Some time between eight and ten o’clock on the night of May 18, 1968, Robert Evans and Riley Evans, accompanied by their friend Tiny Spaulding, came into the tavern and ordered and drank a quantity of beer and mingled with about one-half dozen other persons who were in the tavern at that time. Robert Evans and Riley Evans had formerly lived in Mingo County but for several years had made their residence in Columbus, Ohio, and at intervals they returned to Mingo County for short visits. They had come to Mingo County to assist in the burial of a cousin who had been killed in a recent automobile accident. The exact age of the Evans brothers does not appear in the record, but they were younger than the defendant, who testified that he had known them during all their lives.
About forty-five minutes or an hour after the Evans brothers had arrived at the tavern, John L. Marcum, Jr., also known as Junior Marcum, a former law enforcement officer of Mingo County, accompanied by James Spry and three women, Loretta Workman, Florence Vance, and Laura Thompson, came into the tavern and Marcum ordered four beers and a soft drink for himself and his companions. At the time Mar-cum ordered the beer the defendant was at or behind the bar. Immediately before Marcum entered the tavern, Robert Evans went to the bar and told the defendant that he was “going to whip” Marcum and that the defendant “had better stay out of it”. While Marcum was at the bar and was about to receive the change from his purchase, Robert Evans, according to the testimony of Marcum, walked up to Marcum and asked him if he knew Robert Evans to which Marcum replied that he did and at that time Robert Evans knocked Marcum to the floor. Marcum grabbed Robert Evans by his waist and “pulled myself up”. Robert Evans began to choke him and when [774]*774Marcum tried to break tbe grip he was beaten about the head with a pop bottle and was temporarily rendered unconscious.
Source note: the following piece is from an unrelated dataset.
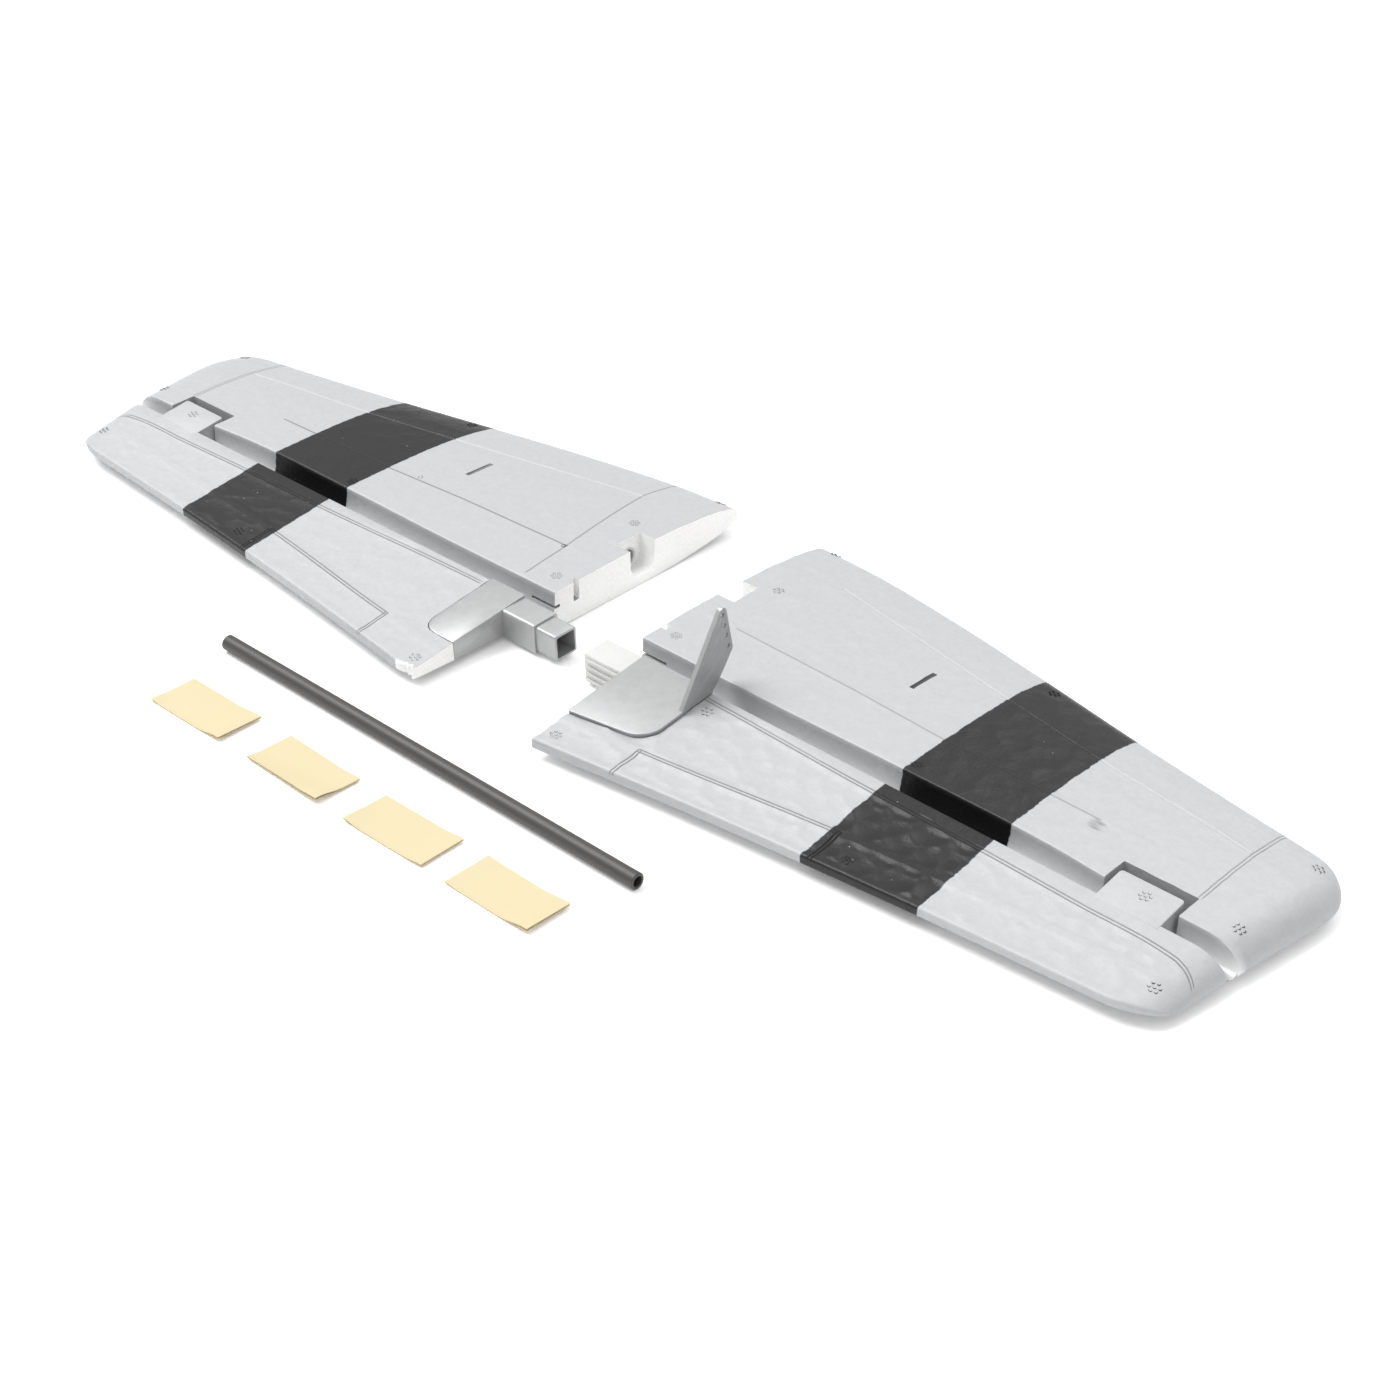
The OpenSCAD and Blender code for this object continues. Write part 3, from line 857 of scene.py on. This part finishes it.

The defendant’s version of the fight was that after Robert Evans had told him that he was going to whip Marcum and had asked Marcum if he wanted to fight and if he knew Robert Evans and after the defendant had told Robert Evans not to start any trouble if he could keep from it and not to bother “nobody” and “to stay out of it”, Robert Evans struck Marcum in the eye and then “got a choke hold around his neck” and they grappled and fell to the floor.
While the fight was in progress Riley Evans beat Marcum about the head with bottles that he apparently had taken from a nearby container. Marcum was severely beaten, was bleeding about the head, was rendered unconscious for a short time and finally, when the fight ended, crawled away from the place where the fight had occurred. Robert Evans who wore a white shirt but no coat was smaller than his brother Riley Evans who wore a blue shirt but also wore no coat.
The defendant testified that while the fight was in progress he unsuccessfully called upon the participants to stop the fight; that he tried “to get a hold of them, with no success, and every time I would start in on them, why, Riley would draw back with a bottle like he was going to smack me with it, and I kept circling around and trying to get a hold of them, and nobody made no effort to help me break it up, and everybody hollowing ‘Stop, stop, stop it, stop it’ ”. He also testified that Robert Evans kicked him back into the nearby juke box and that at that time, fearing that if the fight were not immediately stopped the Evans brothers would kill Marcum, he ran to the living quarters in the rear of the tavern building, got a forty-five automatic pistol from under the mattress of his bed, returned to the tavern from the living quarters and fired a warning shot through the juke box and a second warning shot through the window.
After the second warning shot, Riley Evans, who was standing facing the defendant with a pop bottle in his raised [775]*775hand, moved his other hand toward his pocket and took a step toward the defendant who was a short distance away and behind the bar which was between him and the Evans brothers, and Robert Evans, who was on the floor beating Marcum, turned from Marcum, got up from the floor, turned toward the defendant and put one hand toward his pocket. At that time the defendant fired five shots in rapid succession at the Evans brothers all of which struck them and caused their death. Robert Evans was killed almost instantly and Riley Evans died within a few minutes after he was shot. After firing the shots the defendant told the other persons in the tavern not to say or do anything and he held the pistol in his hand'facing them for several minutes. Some time later, he took the pistol, reloaded it, and placed it in a refrigerator in the living quarters and told his son to call the police. The nearest officer who could be reached by telephone was located about two and one-half miles from the tavern. Several police officers began to arrive at the tavern about one o’clock on the morning of May 19, and they conducted or participated in an investigation of the tragedy.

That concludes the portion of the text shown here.